Ancient Canals in Andes Reveal Early Agriculture

Nicholas Bakalar
for National Geographic News
December 5, 2005

Despite a lack of solid evidence, archeologists have thought for some time that farmers used irrigation canals in agricultural villages in Peru as long as 4,000 years ago.

New discoveries in the Peruvian Andes may push that date back another 2,700 years.

Scientists say they have unearthed evidence of the oldest canals ever found in South America.

The ancient canals were almost certainly designed for irrigation and were built in the Andean foothills in northern Peru's Zaña Valley, about 40 miles (60 kilometers) from the Pacific coast.

Researchers describe their find in the November 22 issue of the journal Proceedings of the National Academy of Sciences.

"This is an important paper with terrific results," said Jonathan Haas, an anthropologist at the Field Museum in Chicago, who was not involved in the research.

"Every day we have a better understanding of the beginnings of agriculture and domesticated economy. But the whole question of irrigation has so far been indirectly inferred based on the existence of the plants," he said.

The new study "has nailed that down very solidly. Irrigation starts remarkably early in the Andes. You're getting agriculture based on irrigation in the Andes as early as anything seen in the rest of the New World," he added. "It is just stunning work."

Early Agriculture

Researchers found three canals that date to at least 5,400 years ago buried by sediment layering.
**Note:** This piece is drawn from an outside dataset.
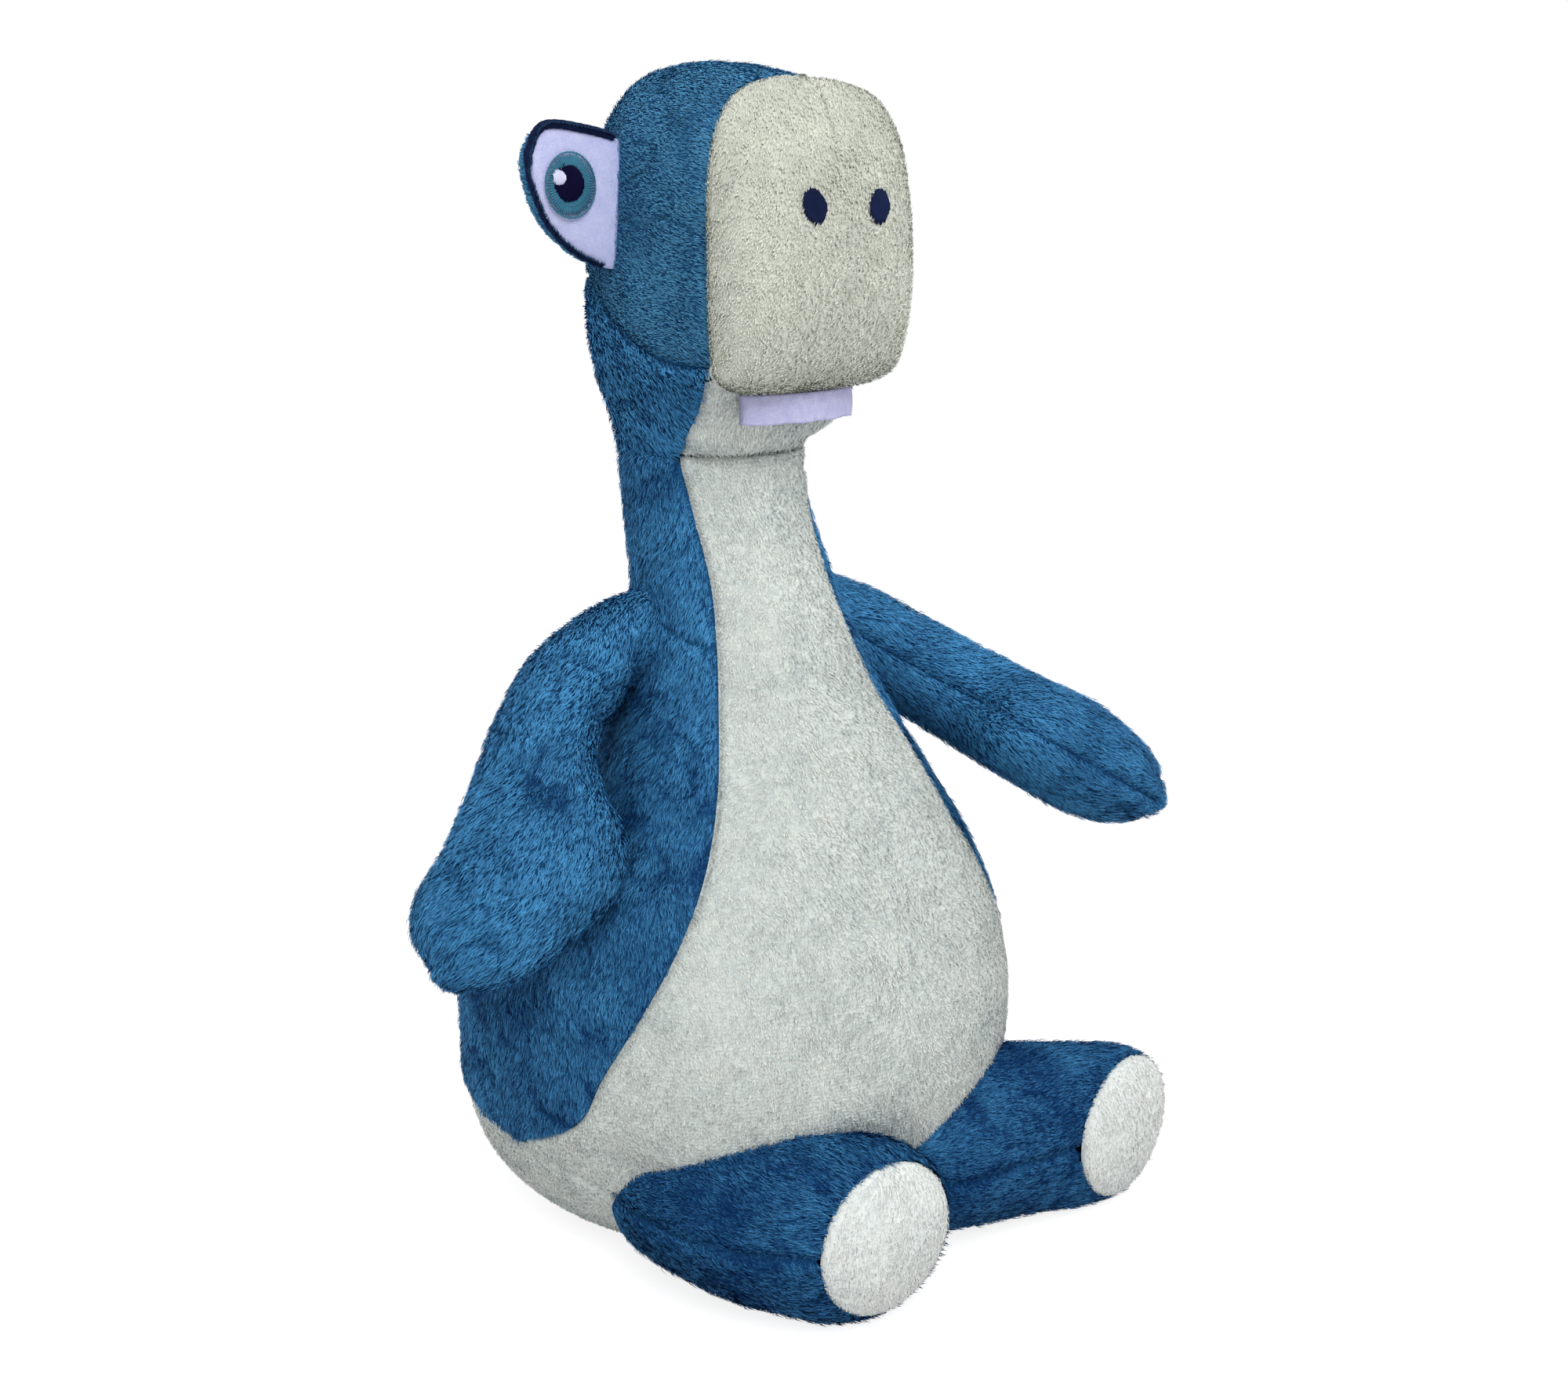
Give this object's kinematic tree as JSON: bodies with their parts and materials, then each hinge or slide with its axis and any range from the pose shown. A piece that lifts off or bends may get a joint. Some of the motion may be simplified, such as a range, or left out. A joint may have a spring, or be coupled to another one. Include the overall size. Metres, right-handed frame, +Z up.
{
  "type": "stuffed dinosaur",
  "caption": "Seated stuffed dinosaur toy with a pear-shaped body, long neck, box muzzle, side eyes, mitten arms, short legs and a tail, sewn from short pile fabric over stuffing",
  "frame": {"origin": "middle of the flat seat, on the floor under the body", "axes": "+Z up, the toy faces -Y, its right side is at -X"},
  "size_m": [0.2234, 0.2501, 0.3304],
  "materials": {
    "blue_pile": "short brushed pile, mid blue",
    "cream_pile": "short brushed pile, pale grey cream",
    "stuffing": "loose polyester fibre",
    "felt": "pale lilac felt",
    "eye_cloth": "smooth pale lilac cloth",
    "navy_thread": "dense navy embroidery",
    "teal_thread": "dense teal embroidery",
    "ink_thread": "dense dark violet embroidery",
    "white_thread": "dense white embroidery"
  },
  "bodies": {
    "torso": {"belly_panel": "cream_pile", "side_panel_right": "blue_pile", "side_panel_left": "blue_pile", "back_panel": "blue_pile", "base_panel": "cream_pile", "torso_stuffing": "stuffing"},
    "neck": {"throat_panel": "cream_pile", "neck_panel_right": "blue_pile", "neck_panel_left": "blue_pile", "neck_stuffing": "stuffing"},
    "head": {"head_panel_right": "blue_pile", "head_panel_left": "blue_pile", "nape_panel_right": "blue_pile", "nape_panel_left": "blue_pile", "muzzle_panel_right": "cream_pile", "muzzle_panel_left": "cream_pile", "jaw_panel": "cream_pile", "head_stuffing": "stuffing", "teeth_strip": "felt", "nostril_right": "navy_thread", "nostril_left": "navy_thread", "eye_white_right": "eye_cloth", "eye_pouch_right": "blue_pile", "iris_right": "teal_thread", "pupil_right": "ink_thread", "glint_right": "white_thread", "upper_lid_right": "navy_thread", "lower_lid_right": "navy_thread", "eye_white_left": "eye_cloth", "eye_pouch_left": "blue_pile", "iris_left": "teal_thread", "pupil_left": "ink_thread", "glint_left": "white_thread", "upper_lid_left": "navy_thread", "lower_lid_left": "navy_thread"},
    "arm_right": {"arm_outer_panel_right": "blue_pile", "arm_inner_panel_right": "blue_pile", "arm_stuffing_right": "stuffing"},
    "arm_left": {"arm_outer_panel_left": "blue_pile", "arm_inner_panel_left": "blue_pile", "arm_stuffing_left": "stuffing"},
    "leg_right": {"leg_upper_panel_right": "blue_pile", "leg_lower_panel_right": "blue_pile", "leg_stuffing_right": "stuffing", "sole_right": "cream_pile"},
    "leg_left": {"leg_upper_panel_left": "blue_pile", "leg_lower_panel_left": "blue_pile", "leg_stuffing_left": "stuffing", "sole_left": "cream_pile"},
    "tail": {"tail_panel_right": "blue_pile", "tail_panel_left": "blue_pile", "tail_stuffing": "stuffing"}
  },
  "joints": [
    {"name": "neck_bend", "type": "hinge", "parent": "torso", "child": "neck", "pos_m": [0, 0.001, 0.174], "axis": [1, 0, 0], "range_deg": [-15, 15]},
    {"name": "head_turn", "type": "hinge", "parent": "neck", "child": "head", "pos_m": [0, 0.0076, 0.226], "axis": [0, 0, 1], "range_deg": [-30, 30]},
    {"name": "arm_right_lift", "type": "hinge", "parent": "torso", "child": "arm_right", "pos_m": [-0.03, 0, 0.1885], "axis": [-0.2341, 0.9722, 0], "range_deg": [0, 50]},
    {"name": "arm_left_lift", "type": "hinge", "parent": "torso", "child": "arm_left", "pos_m": [0.03, 0.003, 0.1885], "axis": [-0.7799, -0.6259, 0], "range_deg": [0, 50]},
    {"name": "leg_right_lift", "type": "hinge", "parent": "torso", "child": "leg_right", "pos_m": [-0.04, -0.083, 0.054], "axis": [-1, 0, 0], "range_deg": [0, 45]},
    {"name": "leg_left_lift", "type": "hinge", "parent": "torso", "child": "leg_left", "pos_m": [0.034, -0.078, 0.054], "axis": [-0.8189, -0.5739, 0], "range_deg": [0, 45]},
    {"name": "tail_lift", "type": "hinge", "parent": "torso", "child": "tail", "pos_m": [0, 0.08, 0.054], "axis": [1, 0, 0], "range_deg": [0, 40]}
  ]
}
A fourth possible canal was also found, which special radiocarbon dating techniques revealed to be 6,700 years old.

"Some colleagues in the Andes surmise early canal irrigation based on the presence of crops at 9,000 to 10,000 years ago," said Tom D. Dillehay, an anthropologist at Vanderbilt University in Nashville, Tennessee, who lead the study.

"Yet the actual canal evidence is probably later," he added.